I don't think that Uber through SMS would be strong enough to compete with taxi services.

One of the core features that made me use Uber was the map - I could see where the driver is going and how far away is he. Also, the app is localised into language that I can understand and I can see the price upfront without having to worry about getting scammed. Recently I had to book a taxi over the phone at the end of the world (literally - Ushuaia) in a language that I can barely speak and the experience was rather stressful in comparison with using an app.


Seeing a price up front is just a different business model and localization could be easily handled with a setting on your account. Neither is tech-dependent, both could have worked over SMS too.

Real-time mapping would be tricker if that's really a killer feature for you.


Some real life traditional taxi services used to offer pre-agreed fixed fairs. But many of them were regulated away.
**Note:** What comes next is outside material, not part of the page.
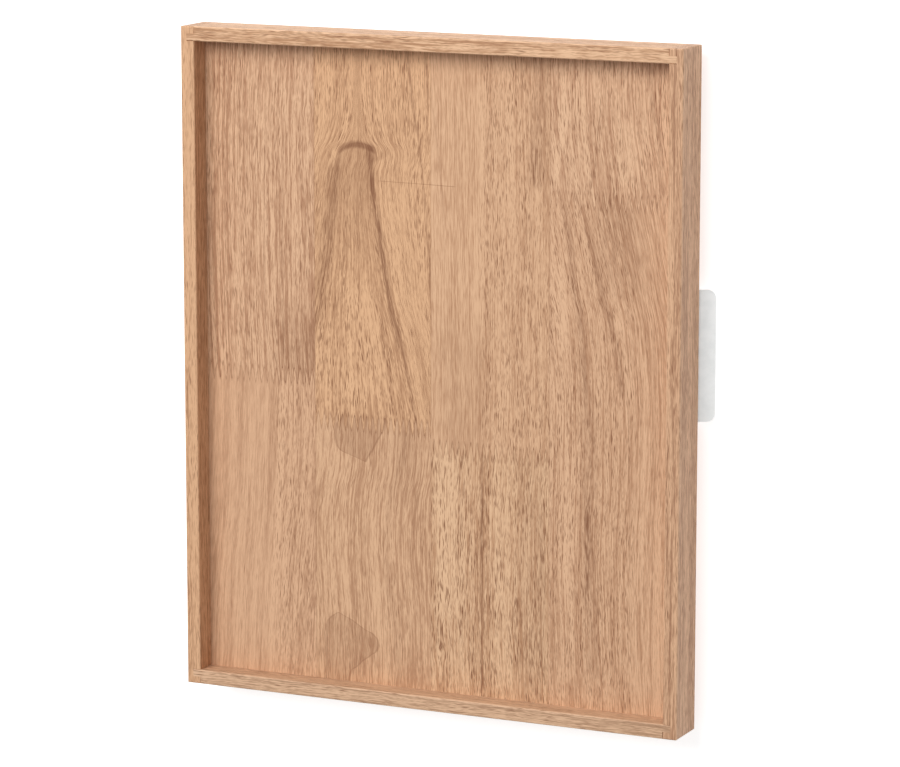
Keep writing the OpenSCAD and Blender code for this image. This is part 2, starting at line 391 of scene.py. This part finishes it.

For Uber though there's the driver side experience as well as the customer side. I don't know if you could've made something seemless enough for drivers to use from an old feature phone


Drivers have a car. So they could have used a bigger device. Eg a laptop, or something with a touch screen.

Or a voice connection with an operator.


Not really. The hard thing here is not the network transport but user interface.


If people can learn the Snapchat UX, they can learn some SMS text adventure style Uber.


People can be illiterate, dyslexic, inebriated, dumb or with poor command of the language. Good luck with free-text interface.

You'll pretty much would have had human operators over every interaction. That very much hinders the Uber-like growth of the service.


If you can support 95% of the market (with mechanical means), you can capture 95% of the market.


That wouldn't be 95% of market, more like 50-60%, and a strain to use even for those apt. Not everyone is an Infocom playing nerd.


Normal people use SMS just fine all the time.

Falling back to a human operator isn't that bad either: just charge people a little bit extra to talk to a human.